__What you will do__. The listing below is to be output in its exact form.

__Data supplied__.
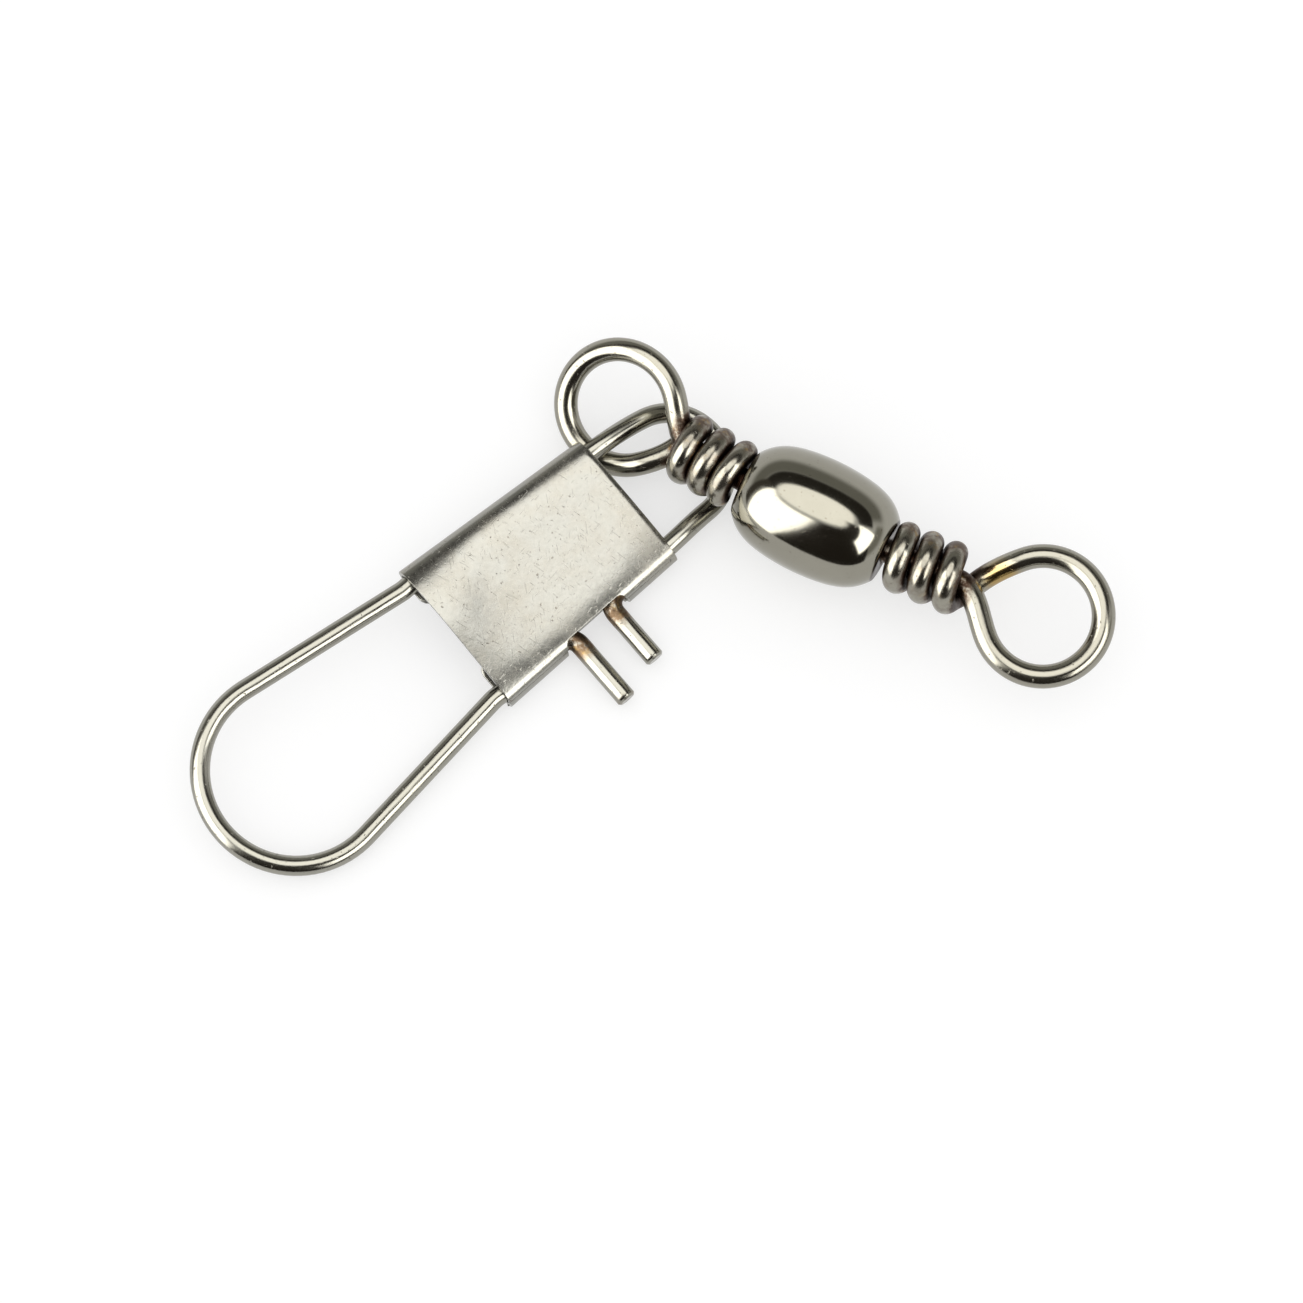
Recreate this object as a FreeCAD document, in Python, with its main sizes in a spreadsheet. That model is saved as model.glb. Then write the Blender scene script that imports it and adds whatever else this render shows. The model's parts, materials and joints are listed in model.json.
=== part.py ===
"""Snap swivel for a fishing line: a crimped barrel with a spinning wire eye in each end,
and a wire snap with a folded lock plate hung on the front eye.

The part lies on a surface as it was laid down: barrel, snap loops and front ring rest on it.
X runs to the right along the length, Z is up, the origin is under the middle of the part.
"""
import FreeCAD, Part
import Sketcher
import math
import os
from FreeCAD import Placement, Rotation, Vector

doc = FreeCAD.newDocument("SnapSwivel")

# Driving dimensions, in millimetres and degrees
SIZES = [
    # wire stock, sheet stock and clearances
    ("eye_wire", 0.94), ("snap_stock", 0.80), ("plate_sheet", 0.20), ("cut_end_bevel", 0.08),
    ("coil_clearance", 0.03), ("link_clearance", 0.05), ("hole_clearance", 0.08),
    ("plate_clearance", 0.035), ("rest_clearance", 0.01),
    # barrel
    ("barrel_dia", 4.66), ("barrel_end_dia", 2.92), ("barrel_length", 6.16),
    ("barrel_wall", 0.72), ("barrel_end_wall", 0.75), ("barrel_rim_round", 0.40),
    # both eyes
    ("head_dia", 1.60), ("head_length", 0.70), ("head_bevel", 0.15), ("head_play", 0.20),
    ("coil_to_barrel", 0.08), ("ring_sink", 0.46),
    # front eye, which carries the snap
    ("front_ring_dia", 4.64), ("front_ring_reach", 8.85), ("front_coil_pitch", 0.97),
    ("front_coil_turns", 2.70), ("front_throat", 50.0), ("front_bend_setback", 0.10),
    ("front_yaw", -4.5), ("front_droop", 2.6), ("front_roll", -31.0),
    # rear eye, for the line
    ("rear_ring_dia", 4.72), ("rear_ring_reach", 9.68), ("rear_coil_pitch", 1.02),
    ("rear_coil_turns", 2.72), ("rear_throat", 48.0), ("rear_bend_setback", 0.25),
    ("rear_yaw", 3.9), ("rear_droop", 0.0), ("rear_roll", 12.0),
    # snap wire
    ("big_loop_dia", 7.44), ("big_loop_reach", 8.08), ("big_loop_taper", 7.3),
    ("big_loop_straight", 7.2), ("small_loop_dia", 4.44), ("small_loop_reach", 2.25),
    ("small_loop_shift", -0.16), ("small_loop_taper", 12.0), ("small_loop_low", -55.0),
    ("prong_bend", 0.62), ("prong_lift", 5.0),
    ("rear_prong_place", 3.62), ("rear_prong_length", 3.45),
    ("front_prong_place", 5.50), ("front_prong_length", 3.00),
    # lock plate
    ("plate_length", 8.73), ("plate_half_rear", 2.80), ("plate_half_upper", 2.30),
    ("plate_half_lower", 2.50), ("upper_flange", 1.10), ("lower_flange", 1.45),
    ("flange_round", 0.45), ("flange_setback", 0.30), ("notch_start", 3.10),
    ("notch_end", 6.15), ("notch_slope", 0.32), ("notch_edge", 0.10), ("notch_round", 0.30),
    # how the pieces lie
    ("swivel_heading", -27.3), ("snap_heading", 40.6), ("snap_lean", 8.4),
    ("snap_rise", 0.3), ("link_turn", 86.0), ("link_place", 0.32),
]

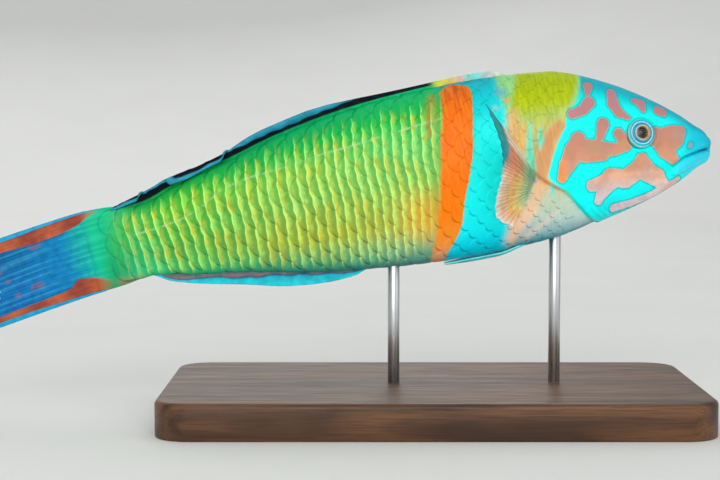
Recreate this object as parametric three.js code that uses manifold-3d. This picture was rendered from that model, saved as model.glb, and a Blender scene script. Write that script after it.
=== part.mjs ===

__Answer__.
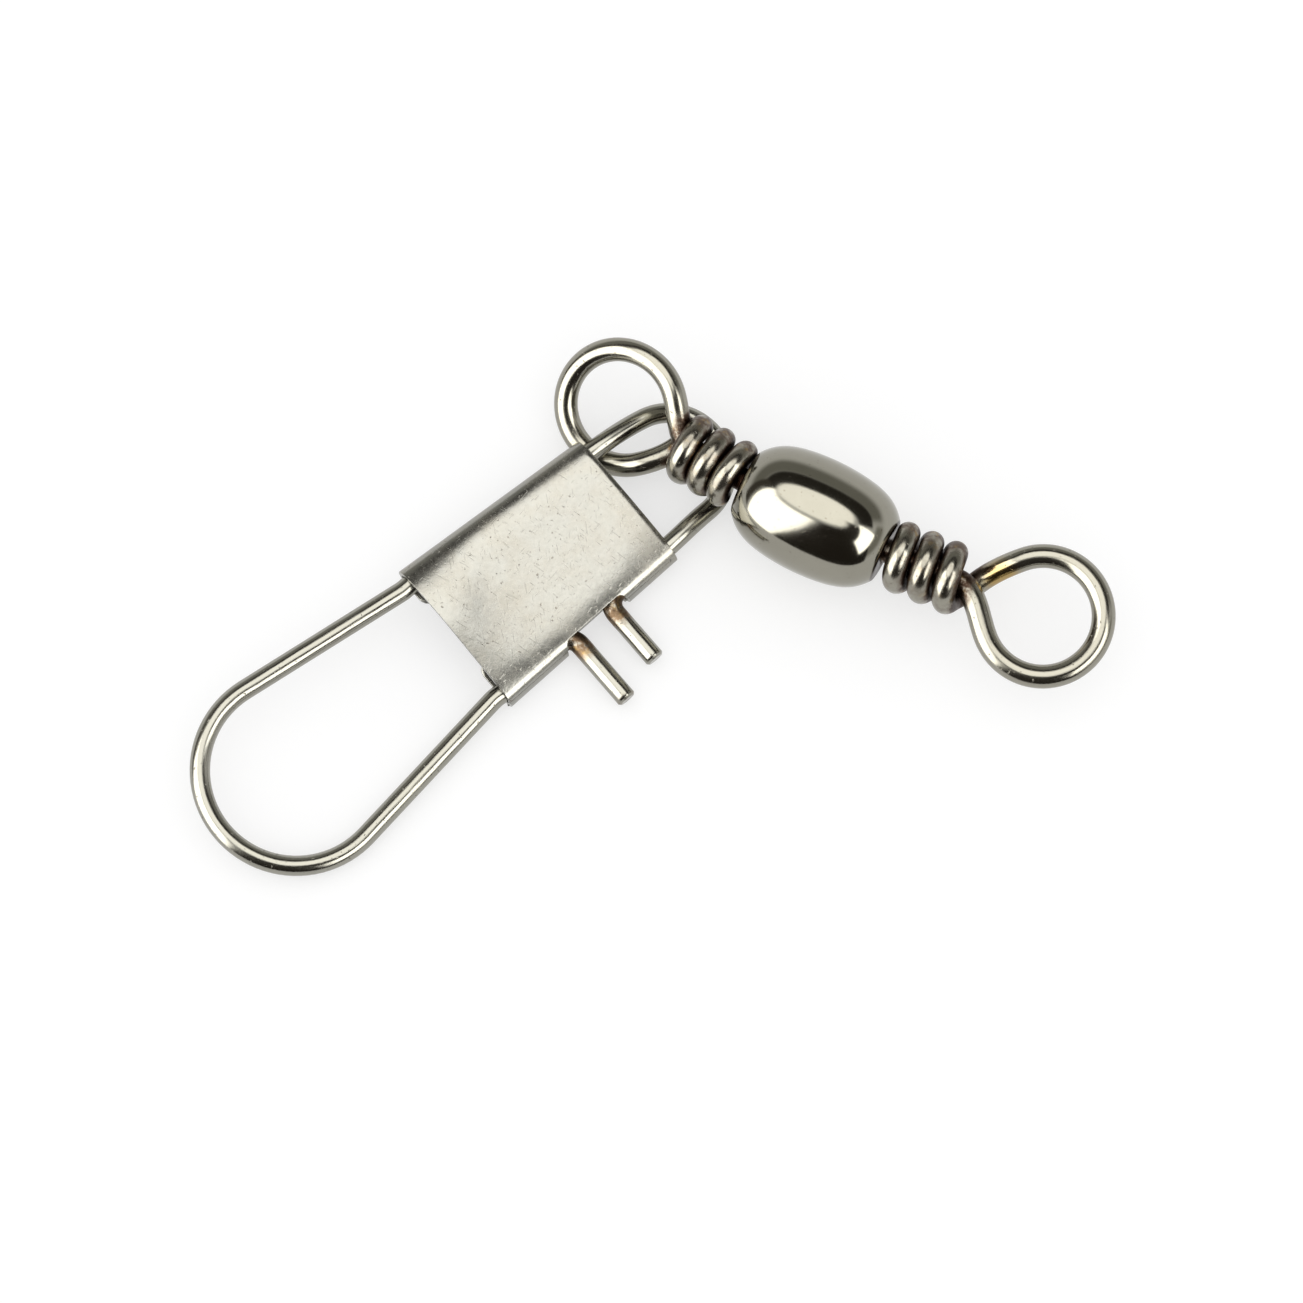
Recreate this object as a FreeCAD document, in Python, with its main sizes in a spreadsheet. That model is saved as model.glb. Then write the Blender scene script that imports it and adds whatever else this render shows. The model's parts, materials and joints are listed in model.json.
=== part.py ===
"""Snap swivel for a fishing line: a crimped barrel with a spinning wire eye in each end,
and a wire snap with a folded lock plate hung on the front eye.

The part lies on a surface as it was laid down: barrel, snap loops and front ring rest on it.
X runs to the right along the length, Z is up, the origin is under the middle of the part.
"""
import FreeCAD, Part
import Sketcher
import math
import os
from FreeCAD import Placement, Rotation, Vector

doc = FreeCAD.newDocument("SnapSwivel")

# Driving dimensions, in millimetres and degrees
SIZES = [
    # wire stock, sheet stock and clearances
    ("eye_wire", 0.94), ("snap_stock", 0.80), ("plate_sheet", 0.20), ("cut_end_bevel", 0.08),
    ("coil_clearance", 0.03), ("link_clearance", 0.05), ("hole_clearance", 0.08),
    ("plate_clearance", 0.035), ("rest_clearance", 0.01),
    # barrel
    ("barrel_dia", 4.66), ("barrel_end_dia", 2.92), ("barrel_length", 6.16),
    ("barrel_wall", 0.72), ("barrel_end_wall", 0.75), ("barrel_rim_round", 0.40),
    # both eyes
    ("head_dia", 1.60), ("head_length", 0.70), ("head_bevel", 0.15), ("head_play", 0.20),
    ("coil_to_barrel", 0.08), ("ring_sink", 0.46),
    # front eye, which carries the snap
    ("front_ring_dia", 4.64), ("front_ring_reach", 8.85), ("front_coil_pitch", 0.97),
    ("front_coil_turns", 2.70), ("front_throat", 50.0), ("front_bend_setback", 0.10),
    ("front_yaw", -4.5), ("front_droop", 2.6), ("front_roll", -31.0),
    # rear eye, for the line
    ("rear_ring_dia", 4.72), ("rear_ring_reach", 9.68), ("rear_coil_pitch", 1.02),
    ("rear_coil_turns", 2.72), ("rear_throat", 48.0), ("rear_bend_setback", 0.25),
    ("rear_yaw", 3.9), ("rear_droop", 0.0), ("rear_roll", 12.0),
    # snap wire
    ("big_loop_dia", 7.44), ("big_loop_reach", 8.08), ("big_loop_taper", 7.3),
    ("big_loop_straight", 7.2), ("small_loop_dia", 4.44), ("small_loop_reach", 2.25),
    ("small_loop_shift", -0.16), ("small_loop_taper", 12.0), ("small_loop_low", -55.0),
    ("prong_bend", 0.62), ("prong_lift", 5.0),
    ("rear_prong_place", 3.62), ("rear_prong_length", 3.45),
    ("front_prong_place", 5.50), ("front_prong_length", 3.00),
    # lock plate
    ("plate_length", 8.73), ("plate_half_rear", 2.80), ("plate_half_upper", 2.30),
    ("plate_half_lower", 2.50), ("upper_flange", 1.10), ("lower_flange", 1.45),
    ("flange_round", 0.45), ("flange_setback", 0.30), ("notch_start", 3.10),
    ("notch_end", 6.15), ("notch_slope", 0.32), ("notch_edge", 0.10), ("notch_round", 0.30),
    # how the pieces lie
    ("swivel_heading", -27.3), ("snap_heading", 40.6), ("snap_lean", 8.4),
    ("snap_rise", 0.3), ("link_turn", 86.0), ("link_place", 0.32),
]

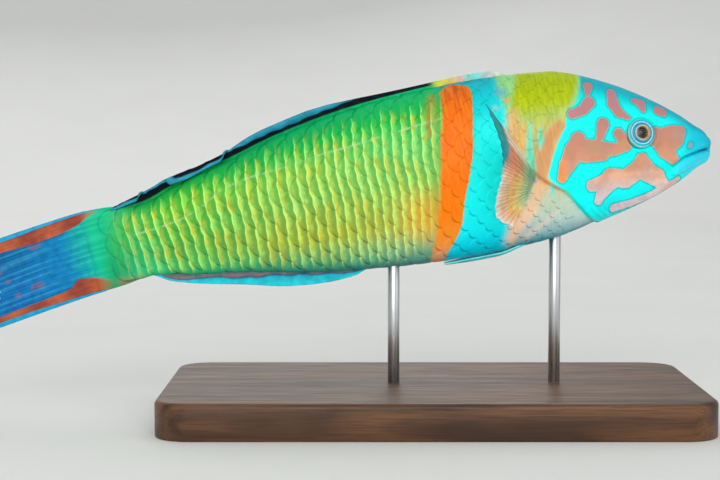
Recreate this object as parametric three.js code that uses manifold-3d. This picture was rendered from that model, saved as model.glb, and a Blender scene script. Write that script after it.
=== part.mjs ===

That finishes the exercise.